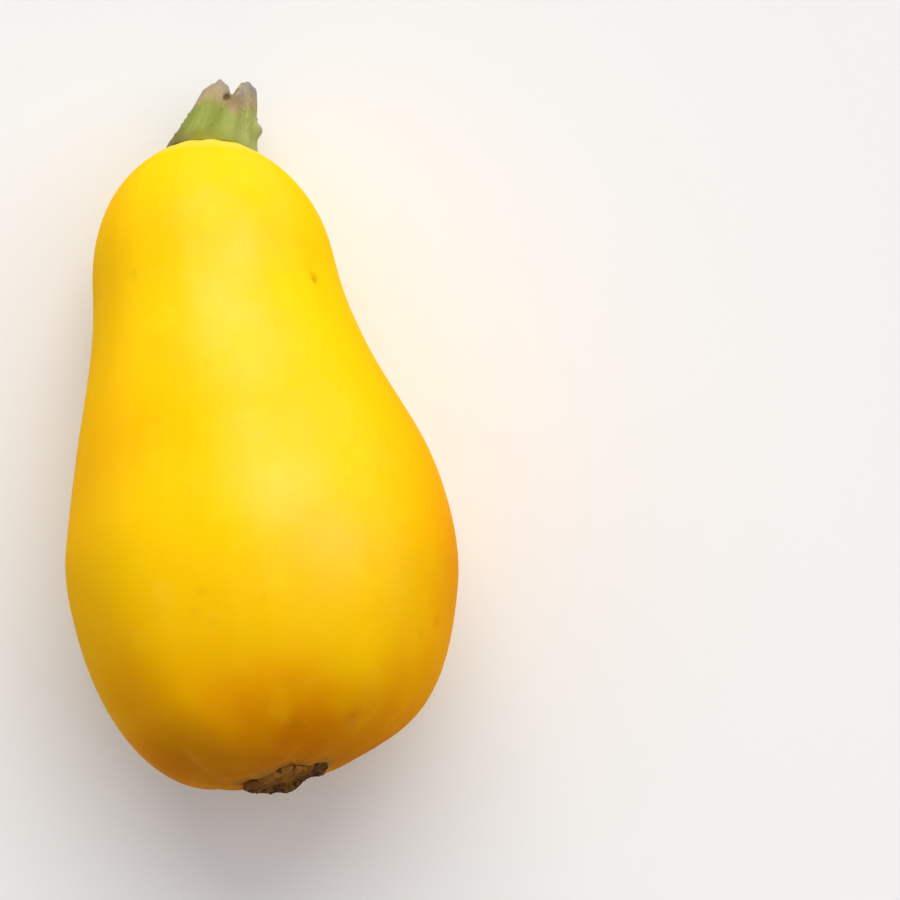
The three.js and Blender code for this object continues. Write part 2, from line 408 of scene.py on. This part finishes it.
# Folds of the skin round the scar. Each runs through places given as (angle in degrees, distance
# from the scar in millimetres), and has a half width and a rise in millimetres.
FOLDS = [
    ([(60, 30), (65, 23.5), (76, 14)], 3.2, 0.17),
    ([(46, 19), (40, 11.6), (33, 6)], 1.7, 0.4),
    ([(33, 6), (53, 2.9), (76, 1.6), (94, 5.8), (101, 10)], 1.3, 0.35),
    ([(37, 18), (36, 12.5)], 3.8, -0.25),
    ([(58, 14.5), (70, 10.5), (83, 6.6)], 3.0, -0.28),
    ([(99, 27), (100, 17), (97, 12)], 2.4, -0.2),
    ([(127, 30), (131, 14)], 4.0, 0.2),
    ([(150, 26), (149, 8)], 2.8, -0.15),
    ([(172, 22), (170, 6)], 2.6, 0.15),
    ([(-160, 24), (-155, 7)], 2.4, -0.4),
    ([(-128, 27), (-124, 6)], 3.0, 0.4),
    ([(-96, 22), (-92, 6)], 2.2, -0.45),
    ([(-62, 25), (-58, 7)], 2.8, 0.45),
    ([(-30, 20), (-26, 6)], 2.4, -0.4),
    ([(4, 22), (8, 7)], 2.2, 0.35),
]
# Places where the lip of the skin stands over the edge of the scar: (angle and half width in
# degrees, rise in millimetres).
LIPS = [(61, 17, 0.8), (131, 11, 0.6), (-140, 16, 0.5), (-40, 14, 0.5)]
# A tongue of scab on the skin, in degrees and millimetres.
TONGUE = {"angle": 100, "half_width": 10.0, "length": 4.6}
PER_DEGREE = 0.35  # a degree off a place counts as this many millimetres


def skin_places(places, points, angle, to_scar):
    """The points of the skin at places given as (angle in degrees, millimetres to the scar)."""
    found = []
    for degrees, distance in places:
        off = apart(angle, degrees) * PER_DEGREE + np.abs(to_scar / MM - distance)
        found.append(points[np.argmin(off)])
    return found


def distance_to_line(points, line):
    nearest = np.full(len(points), np.inf)
    for start, end in zip(line, line[1:]):
        way = end - start
        share = np.clip((points - start) @ way / (way @ way), 0, 1)
        gap = np.linalg.norm(points - start - share[:, None] * way, axis=1)
        nearest = np.minimum(nearest, gap)
    return nearest


def fruit_relief(points, angle, to_stem, to_scar):
    """How far the skin stands out from the smooth form, and the folds' part of it."""
    # Low lumps, and fainter small ones.
    relief = 0.16 * MM * soft_noise(points, 26 * MM, seed=1, octaves=2)
    relief += 0.03 * MM * soft_noise(points, 7 * MM, seed=2, octaves=2)

    # The skin swells to meet the stem and ruffles a little round it.
    past_stem = np.maximum(to_stem - AGAINST, 0)
    waver = soft_noise(points, 5 * MM, seed=3)
    relief += 0.36 * MM * bell(past_stem, 0.9 * MM)
    relief += 0.35 * MM * bell(past_stem - 2.2 * MM, 1.6 * MM) * (0.7 + 0.5 * waver)
    ruffle = np.cos(11 * angle + 1.5 * waver)
    relief += 0.13 * MM * ruffle * bell(past_stem - 1.5 * MM, 3.5 * MM)

    # It puckers towards the scar.
    past_scar = np.maximum(to_scar - AGAINST, 0)
    relief += 0.38 * MM * bell(past_scar, 1.0 * MM)
    waver = soft_noise(points, 9 * MM, seed=4)
    puckers = 0.6 * np.cos(9 * angle + 2.2 * waver) + 0.4 * np.cos(14 * angle - 2 * waver + 1)
    relief += 0.1 * MM * puckers * bell(past_scar, 9 * MM)
    folds = np.zeros(len(points))
    for places, half_width, rise in FOLDS:
        line = skin_places(places, points, angle, to_scar)
        folds += rise * MM * bell(distance_to_line(points, line), half_width * MM)
    for degrees, half_width, rise in LIPS:
        folds += rise * MM * bell(apart(angle, degrees), half_width) * bell(past_scar, 2 * MM)
    relief += folds

    # Under the scar it lies lower.
    under = smoothstep(9.0 * MM, 7.6 * MM, np.linalg.norm(points - scar_seat, axis=1))
    return relief - under * (np.maximum(relief, 0) + 0.7 * MM), folds


# --- What the skin's material reads ---
# Soft spots: (strength, angle and half width in degrees, share of the way and half length).
# The first table is orange on the skin: partly its own blush, partly painted shade and painted
# reflected light on the flanks.
BLUSH_AND_SHADE_SPOTS = [
    (0.2, 172, 24, 0.6, 0.16),
    (0.3, 215, 30, 0.62, 0.3),
    (0.42, 14, 38, 0.64, 0.26),
    (0.35, 45, 32, 0.9, 0.12),
    (0.2, 20, 30, 0.2, 0.2),
    (0.2, 60, 38, 0.5, 0.1),
    (0.28, 170, 28, 0.42, 0.16),
    (0.12, 118, 32, 0.53, 0.13),
]
WAX_SPOTS = [
    (-0.25, 88, 16, 0.45, 0.05),
    (0.7, 111, 15, 0.605, 0.07),
    (0.9, 123, 12, 0.72, 0.06),
]
WAX_BASE = 0.016
WAX_BAND = 0.08
WAX_LOST = 0.011  # on the +X flank
QUARTER = 90  # degrees that count as much as the whole length, in finding the place of a mark
# Marks on the skin: (share of the way from the stem, angle, radius in mm, colour, strength).
MARKS = [
    (0.271, 140.6, 1.9, (200, 162, 4), 0.8),
    (0.274, 139.4, 1.0, (150, 116, 10), 0.5),
    (0.820, 162.0, 2.2, (226, 140, 10), 0.3),
    (0.844, 151.9, 1.8, (228, 146, 10), 0.25),
    (0.952, 127.1, 2.7, (208, 104, 6), 0.3),
    (0.958, 128.5, 1.3, (246, 178, 50), 0.25),
    (0.963, 100.1, 2.4, (204, 110, 6), 0.28),
    (0.768, 75.4, 1.5, (230, 156, 14), 0.2),
    (0.810, 77.6, 1.5, (230, 156, 14), 0.16),
    (0.786, 93.4, 1.2, (228, 156, 14), 0.2),
    (0.791, 72.0, 1.5, (232, 160, 14), 0.15),
    (0.758, 64.1, 3.6, (255, 214, 60), 0.16),
    (0.243, 51.7, 1.5, (226, 176, 20), 0.35),
    (0.293, 108.0, 1.5, (240, 190, 20), 0.3),
    (0.44, -152, 1.2, (160, 126, 40), 0.6),
    (0.63, -35, 1.6, (206, 140, 30), 0.5),
    (0.70, -120, 2.2, (214, 150, 40), 0.4),
    (0.36, -70, 1.0, (156, 124, 40), 0.6),
    (0.86, -75, 1.8, (204, 120, 24), 0.5),
]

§

● SHORT PROBLEM
Please repeat the listing above in full and exactly.

● FINAL RESULT
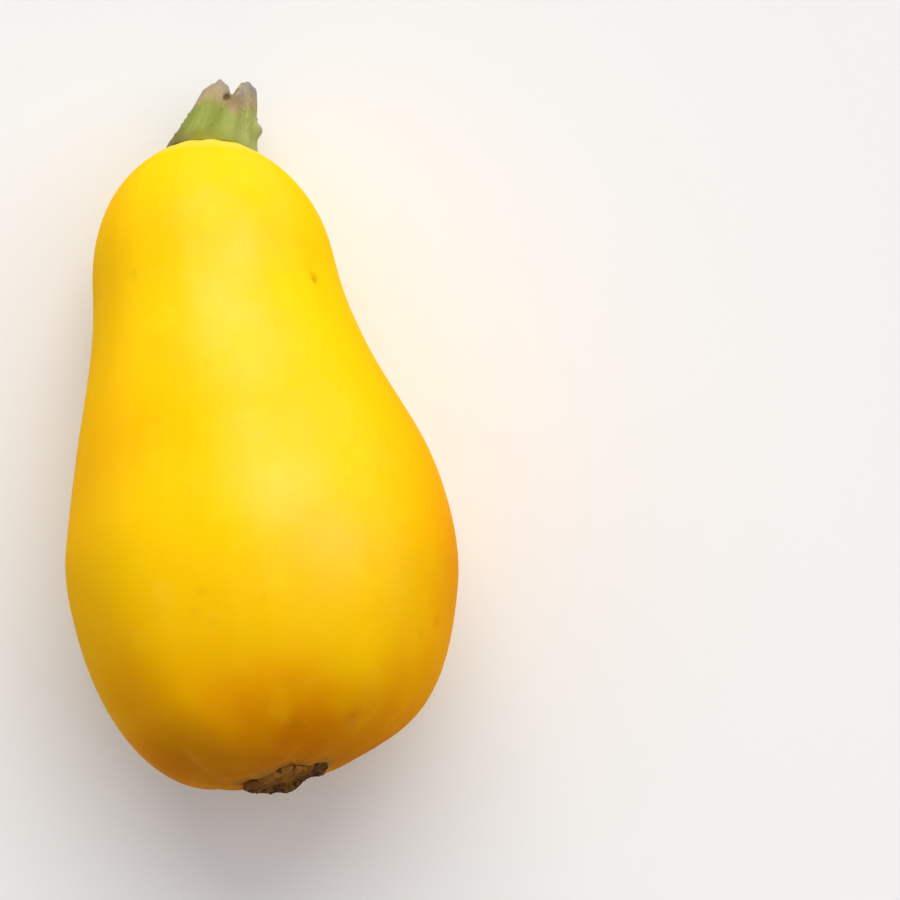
The three.js and Blender code for this object continues. Write part 2, from line 408 of scene.py on. This part finishes it.
# Folds of the skin round the scar. Each runs through places given as (angle in degrees, distance
# from the scar in millimetres), and has a half width and a rise in millimetres.
FOLDS = [
    ([(60, 30), (65, 23.5), (76, 14)], 3.2, 0.17),
    ([(46, 19), (40, 11.6), (33, 6)], 1.7, 0.4),
    ([(33, 6), (53, 2.9), (76, 1.6), (94, 5.8), (101, 10)], 1.3, 0.35),
    ([(37, 18), (36, 12.5)], 3.8, -0.25),
    ([(58, 14.5), (70, 10.5), (83, 6.6)], 3.0, -0.28),
    ([(99, 27), (100, 17), (97, 12)], 2.4, -0.2),
    ([(127, 30), (131, 14)], 4.0, 0.2),
    ([(150, 26), (149, 8)], 2.8, -0.15),
    ([(172, 22), (170, 6)], 2.6, 0.15),
    ([(-160, 24), (-155, 7)], 2.4, -0.4),
    ([(-128, 27), (-124, 6)], 3.0, 0.4),
    ([(-96, 22), (-92, 6)], 2.2, -0.45),
    ([(-62, 25), (-58, 7)], 2.8, 0.45),
    ([(-30, 20), (-26, 6)], 2.4, -0.4),
    ([(4, 22), (8, 7)], 2.2, 0.35),
]
# Places where the lip of the skin stands over the edge of the scar: (angle and half width in
# degrees, rise in millimetres).
LIPS = [(61, 17, 0.8), (131, 11, 0.6), (-140, 16, 0.5), (-40, 14, 0.5)]
# A tongue of scab on the skin, in degrees and millimetres.
TONGUE = {"angle": 100, "half_width": 10.0, "length": 4.6}
PER_DEGREE = 0.35  # a degree off a place counts as this many millimetres


def skin_places(places, points, angle, to_scar):
    """The points of the skin at places given as (angle in degrees, millimetres to the scar)."""
    found = []
    for degrees, distance in places:
        off = apart(angle, degrees) * PER_DEGREE + np.abs(to_scar / MM - distance)
        found.append(points[np.argmin(off)])
    return found


def distance_to_line(points, line):
    nearest = np.full(len(points), np.inf)
    for start, end in zip(line, line[1:]):
        way = end - start
        share = np.clip((points - start) @ way / (way @ way), 0, 1)
        gap = np.linalg.norm(points - start - share[:, None] * way, axis=1)
        nearest = np.minimum(nearest, gap)
    return nearest


def fruit_relief(points, angle, to_stem, to_scar):
    """How far the skin stands out from the smooth form, and the folds' part of it."""
    # Low lumps, and fainter small ones.
    relief = 0.16 * MM * soft_noise(points, 26 * MM, seed=1, octaves=2)
    relief += 0.03 * MM * soft_noise(points, 7 * MM, seed=2, octaves=2)

    # The skin swells to meet the stem and ruffles a little round it.
    past_stem = np.maximum(to_stem - AGAINST, 0)
    waver = soft_noise(points, 5 * MM, seed=3)
    relief += 0.36 * MM * bell(past_stem, 0.9 * MM)
    relief += 0.35 * MM * bell(past_stem - 2.2 * MM, 1.6 * MM) * (0.7 + 0.5 * waver)
    ruffle = np.cos(11 * angle + 1.5 * waver)
    relief += 0.13 * MM * ruffle * bell(past_stem - 1.5 * MM, 3.5 * MM)

    # It puckers towards the scar.
    past_scar = np.maximum(to_scar - AGAINST, 0)
    relief += 0.38 * MM * bell(past_scar, 1.0 * MM)
    waver = soft_noise(points, 9 * MM, seed=4)
    puckers = 0.6 * np.cos(9 * angle + 2.2 * waver) + 0.4 * np.cos(14 * angle - 2 * waver + 1)
    relief += 0.1 * MM * puckers * bell(past_scar, 9 * MM)
    folds = np.zeros(len(points))
    for places, half_width, rise in FOLDS:
        line = skin_places(places, points, angle, to_scar)
        folds += rise * MM * bell(distance_to_line(points, line), half_width * MM)
    for degrees, half_width, rise in LIPS:
        folds += rise * MM * bell(apart(angle, degrees), half_width) * bell(past_scar, 2 * MM)
    relief += folds

    # Under the scar it lies lower.
    under = smoothstep(9.0 * MM, 7.6 * MM, np.linalg.norm(points - scar_seat, axis=1))
    return relief - under * (np.maximum(relief, 0) + 0.7 * MM), folds


# --- What the skin's material reads ---
# Soft spots: (strength, angle and half width in degrees, share of the way and half length).
# The first table is orange on the skin: partly its own blush, partly painted shade and painted
# reflected light on the flanks.
BLUSH_AND_SHADE_SPOTS = [
    (0.2, 172, 24, 0.6, 0.16),
    (0.3, 215, 30, 0.62, 0.3),
    (0.42, 14, 38, 0.64, 0.26),
    (0.35, 45, 32, 0.9, 0.12),
    (0.2, 20, 30, 0.2, 0.2),
    (0.2, 60, 38, 0.5, 0.1),
    (0.28, 170, 28, 0.42, 0.16),
    (0.12, 118, 32, 0.53, 0.13),
]
WAX_SPOTS = [
    (-0.25, 88, 16, 0.45, 0.05),
    (0.7, 111, 15, 0.605, 0.07),
    (0.9, 123, 12, 0.72, 0.06),
]
WAX_BASE = 0.016
WAX_BAND = 0.08
WAX_LOST = 0.011  # on the +X flank
QUARTER = 90  # degrees that count as much as the whole length, in finding the place of a mark
# Marks on the skin: (share of the way from the stem, angle, radius in mm, colour, strength).
MARKS = [
    (0.271, 140.6, 1.9, (200, 162, 4), 0.8),
    (0.274, 139.4, 1.0, (150, 116, 10), 0.5),
    (0.820, 162.0, 2.2, (226, 140, 10), 0.3),
    (0.844, 151.9, 1.8, (228, 146, 10), 0.25),
    (0.952, 127.1, 2.7, (208, 104, 6), 0.3),
    (0.958, 128.5, 1.3, (246, 178, 50), 0.25),
    (0.963, 100.1, 2.4, (204, 110, 6), 0.28),
    (0.768, 75.4, 1.5, (230, 156, 14), 0.2),
    (0.810, 77.6, 1.5, (230, 156, 14), 0.16),
    (0.786, 93.4, 1.2, (228, 156, 14), 0.2),
    (0.791, 72.0, 1.5, (232, 160, 14), 0.15),
    (0.758, 64.1, 3.6, (255, 214, 60), 0.16),
    (0.243, 51.7, 1.5, (226, 176, 20), 0.35),
    (0.293, 108.0, 1.5, (240, 190, 20), 0.3),
    (0.44, -152, 1.2, (160, 126, 40), 0.6),
    (0.63, -35, 1.6, (206, 140, 30), 0.5),
    (0.70, -120, 2.2, (214, 150, 40), 0.4),
    (0.36, -70, 1.0, (156, 124, 40), 0.6),
    (0.86, -75, 1.8, (204, 120, 24), 0.5),
]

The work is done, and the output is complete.